Morgan had been a normal, kindhearted boy whom everybody loved, and he had been the biggest blessing of her whole life. He had started across the road that morning to go to McDonald’s and get himself some breakfast, just as they had planned the night before, and that woman, that Quirk person, had come along and
murdered
him. And, Carole said, she was sure, beyond the shadow of a slightest doubt, that Morgan had looked both ways before he ventured across.

WHEN MORGAN SEABERRY WAS STRUCK
and killed, Officer Gatchek was just across the road, coasting slowly through the mall parking lot, front and back, checking on things to make sure everything looked “copacetic.” He had recently learned that word, he told Rand, and he usually tried to use new words once he discovered them. He loved words. Kept a pocket dictionary in his cruiser and,
when things were slow, would open to a random page, stick his finger somewhere on the page and, more often than not, increase his vocabulary. It helped him out when he played Scrabble with his wife and his in-laws. Sometimes, but not always. He couldn’t, for instance, use “copacetic” because the word had three c’s in it and there were only two “c” tiles in the Scrabble game. Well, unless he had a blank tile. “This probably sounds screwy,” he told Rand, “but for me there’s a correlation between police work and Scrabble. You stare at what you got in front of you. At first you don’t see anything much. Then, boom, you do.”

He was at the scene in two minutes, max. He called immediately for an ambulance, but it was just a formality; the kid was already gone. Later, in his report, he would estimate that Mo had hit him while traveling at an approximate speed of fifty-five miles per hour in a thirty-five-mile zone.

Officer Gatchek called for backup—someone to direct traffic, someone else to talk to the brother, who said he’d seen it happen, but who, Officer Gatchek had observed, looked and smelled like he’d been smoking cannabis. He’d smelled cannabis in the victim’s hair, too, but would probably keep that information to himself, at least for now. The victim’s mother had arrived on the scene by then and was hysterical. He decided he’d send her off in the ambulance; let the EMTs deal with her, maybe get one of the ER docs to give her something to calm her down. He told Maureen to just sit on the grass near her car. To not get back into the car. Could she just get her purse?

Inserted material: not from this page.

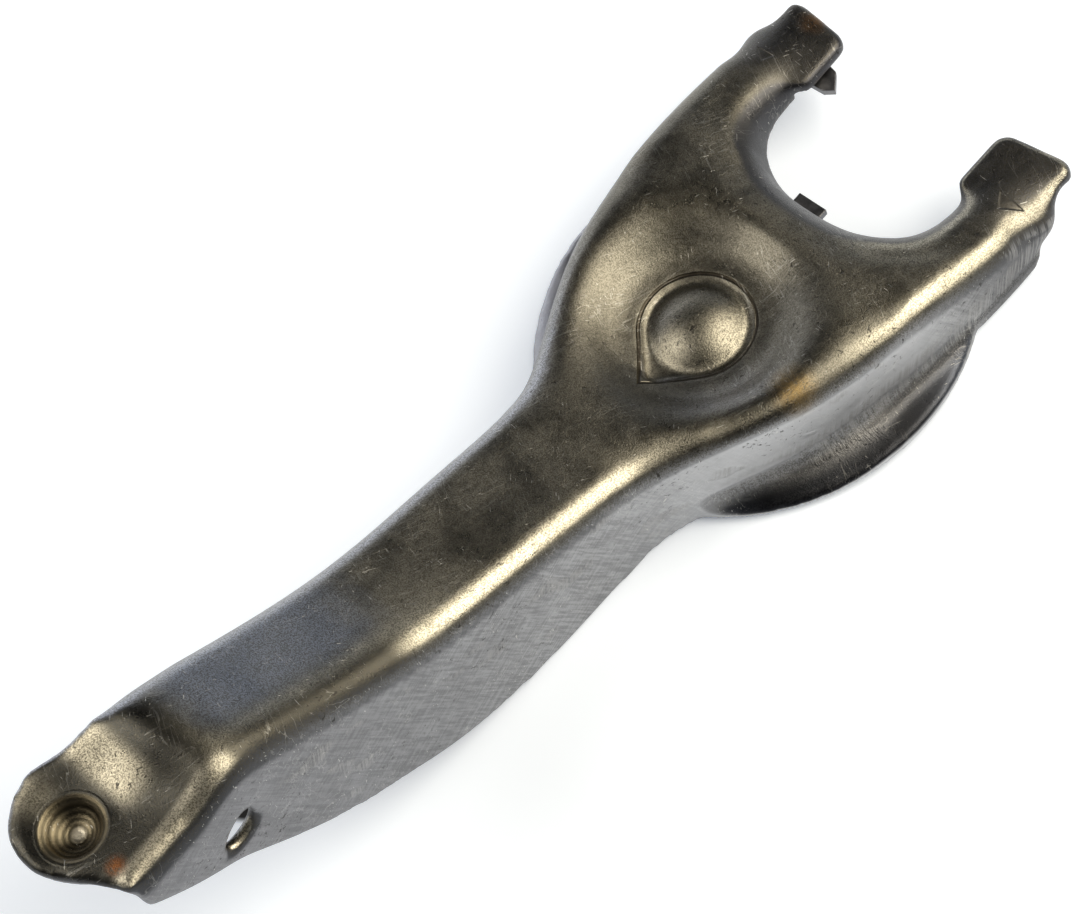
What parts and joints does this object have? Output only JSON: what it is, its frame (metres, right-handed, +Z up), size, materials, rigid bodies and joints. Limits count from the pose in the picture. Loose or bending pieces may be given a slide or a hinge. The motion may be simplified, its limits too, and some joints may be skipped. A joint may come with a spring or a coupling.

He said no. She should just wait right where she was. “Oh, my God,” she kept saying, over and over, like a chant. “Oh my God, oh my God, oh my God.”

It was the dazed look in her eyes, he said later. The fact that her pupils were dilated. Maybe she was in shock, or maybe she was just exhausted after her shift, like she said. Dozing a little, maybe, though she hadn’t copped to that. Or maybe, just maybe, she was DUI. People’s pupils dilated when they were stoned, and also when they
were lying about something, and hers were as round as saucers. The victim’s brother said she hadn’t put the brakes on
after
she hit him, let alone before. And he, Gatchek, hadn’t heard any brakes, either, which he would have over in the mall parking lot. Hadn’t seen any rubber in the road. Overtired or not, it was instinct, even if you
were
dozing: you felt your car hit something, you braked. But instinct, when you were DUI, could betray you. Liquor? A belt or two out in the parking lot before she took off? He didn’t think so; he hadn’t smelled it on her. Drugs? Downers, maybe? That was more likely. An RN would have the key to the candy store. She was wearing a wedding ring, he noticed, but she hadn’t said anything about calling a husband. That was usually the first thing a wife in her situation would do. Maybe her marriage was in trouble and, to cope, she was swiping happy pills. There were things you had to do when there was a fatality—procedures you had to follow. Legalities you had to be cognizant of. But as he was following these procedures, he was fiddling with his observations like they were Scrabble tiles. And his instincts kept spelling out DUI.